Hello Chuzzlewit and all,

I am a newcomer here and a long term investor who
usually starts with the NAIC SSG to try to determine
which stocks to consider.

I have been interested in this sector for some time
and now have some profits from elsewhere to invest
(for 5+ years).

I would appreciate any guidance that any of you may have
to offer me as I learn about this sector and the
values it may hold.

I would like to think that I could read the thread and
come up to speed that way, but 21K msgs seems a bit much.

Resources, insights, good websites are much appreciated.
Many thanks for your time.

Regards,

J



To: Chuzzlewit who wrote (21744)5/9/1998 5:49:00 PM
From: jbe  Read Replies (1) | Respond to of 95453
 
(Why do I feel like I'm writing test answers in a blue book?)

Ha,ha -- touche! Sorry about that, Chuzzlewit. I've spent too many years as a reporter, trying to nail down interviewees who prefer to mouth useless generalities. It has spilled over into everything else (sort of an occupational disorder).

Thanks for your thoughts on the different ways in which "debt" can be figured in different industries -- maybe I can buy some Ford stock after all! However, I must protest against your introduction to those thoughts, namely:

Your response in point #1 underscores the need for doing your own research.

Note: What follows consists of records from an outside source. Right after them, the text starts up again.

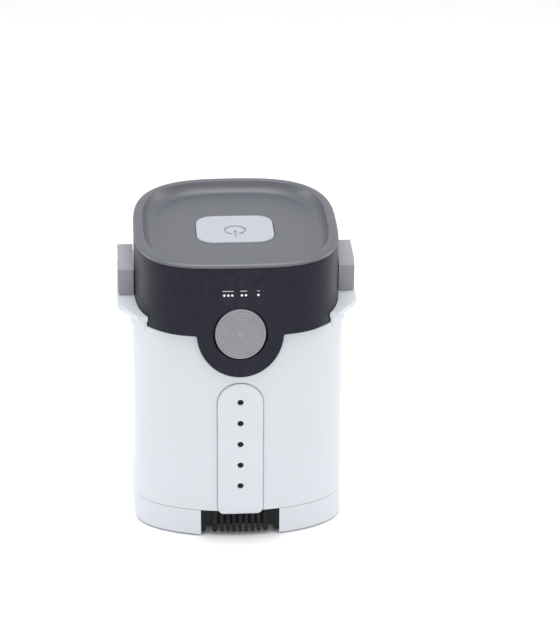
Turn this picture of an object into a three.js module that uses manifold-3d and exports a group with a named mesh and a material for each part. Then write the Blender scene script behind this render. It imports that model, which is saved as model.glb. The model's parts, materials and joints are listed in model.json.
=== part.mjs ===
// Upright cordless pool cleaner: a powered head that locks onto a filter tank.
// Millimetres, +Z up, front towards -Y. The origin lies on the ground, below the centre.
import * as THREE from 'three';
import { mergeVertices } from 'three/addons/utils/BufferGeometryUtils.js';
import Module from 'manifold-3d';

const wasm = await Module();
wasm.setup();

// ---------------------------------------------------------------- driving dimensions
const gap = 0.3;                    // between pieces that rest on each other
const slack = 0.6;                  // round pieces that slide or turn
const through = 1;                  // how far a cutter runs past the face that it opens

const tankHalfWidth = 99;
const tankHalfDepth = 103.8;
const tankEndDepth = 48.5;          // depth of the curved front and back
const tankWall = 3;
const baseHeight = 28.2;            // top of the base ring, where the tank shell starts
const groundClearance = 1.2;        // base ring above the ground, when it stands on its feet
const basePlateBottom = 12;
const basePlateThickness = 3;
const tankHeight = 185.4;           // tank shell, from the base ring up to its deck
const deckThickness = 4;
const deckWidth = 13;               // flat rim round the mouth of the tank
const sealInset = 5.5;              // deck seal and its groove, inside the tank's outline
const sealWidth = 5;
const sealDepth = 2.2;

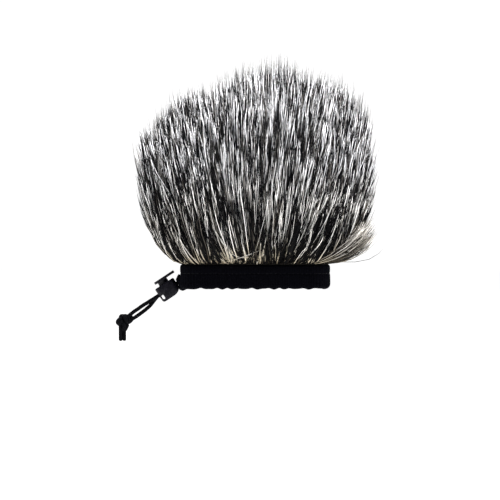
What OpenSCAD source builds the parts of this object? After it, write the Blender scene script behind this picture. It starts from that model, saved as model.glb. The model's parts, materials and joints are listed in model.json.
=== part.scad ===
// Furry windscreen for a hand-held audio recorder: a faux-fur hood with a foam liner,
// a stretch cuff with a drawcord in its hem, and a sprung cord lock.
// The origin is the centre of the cuff's mouth, on its lower rim. +Z points into the hood,
// -Y is the front, and the cord leaves the cuff at its -X end.

/* [Recorder] */
// Width of the recorder that the cuff is stretched over
recorder_w = 70; // [66:0.5:74]
// Depth of that recorder, front to back
recorder_d = 33.5; // [31:0.5:37]
// Height of the recorder's microphone head above the cuff
head_h = 45; // [42:1:50]
// Gap between the recorder and the cuff on each side
mouth_gap = 0.5; // [0.3:0.1:0.8]

/* [Cuff] */
// Height of the cuff
cuff_h = 14; // [13:0.5:16]
// Thickness of the folded casing, with the cord channel in it
cuff_t = 4.5; // [4.3:0.1:5]
// Radius of the mouth's corners, seen from below
mouth_r = 5; // [4:0.5:6]
// Height of the cord channel's stitch line above the rim
channel_top = 9.4; // [9:0.1:10]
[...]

No, it doesn't. I have said repeatedly that I use pre-set criteria (like debt/equity, free cash flow, projected p/e, etc., etc.) -- and in full knowledge of their real & potential weaknesses -- only to run searches in order to obtain a manageable list of investment candidates. After that, I try to do my own research on the companies on that list, trying to balance all the pros and cons. (And I think you would approve of most of my long-term investment picks.)

But my response did perhaps, underscore something else altogether, namely: the need for investors to have a professional background in financial analysis and/or accounting.

The fact of the matter is, that I will never be able to handle all this fancy balance sheet stuff like the pros. That, incidentally, is why I am tempted to liquidate all my stocks and put the money into mutual funds and country funds (where 50% of my money is already). Let the pros handle it -- that's their job.

On the other hand, when you buy a mutual fund you are essentially buying a pig in a poke.

Or you can go the TA way or the momentum way: Fundamentals be damned! Is the stock going up or isn't it? That's the only question that matters as far as my own bank account is concerned!

And I dare say these mo-mo folks don't do any worse than purist fundamentalists (or fundamentalist purists, whatever).

jbe

P.S. I don't care to rely on Value Line because their rating system is "proprietary." That's only another kind of pig in a poke. I like to know what I am getting, and why.

P.P.S. Re earlier search for companies with low price/cash flow ratios and low debt/equity ratios (from 0.0 to .30): if you raise the debt/equity limit just a notch to .31, you get ESV (one of my favorites, as well as one of yours) among the top 25!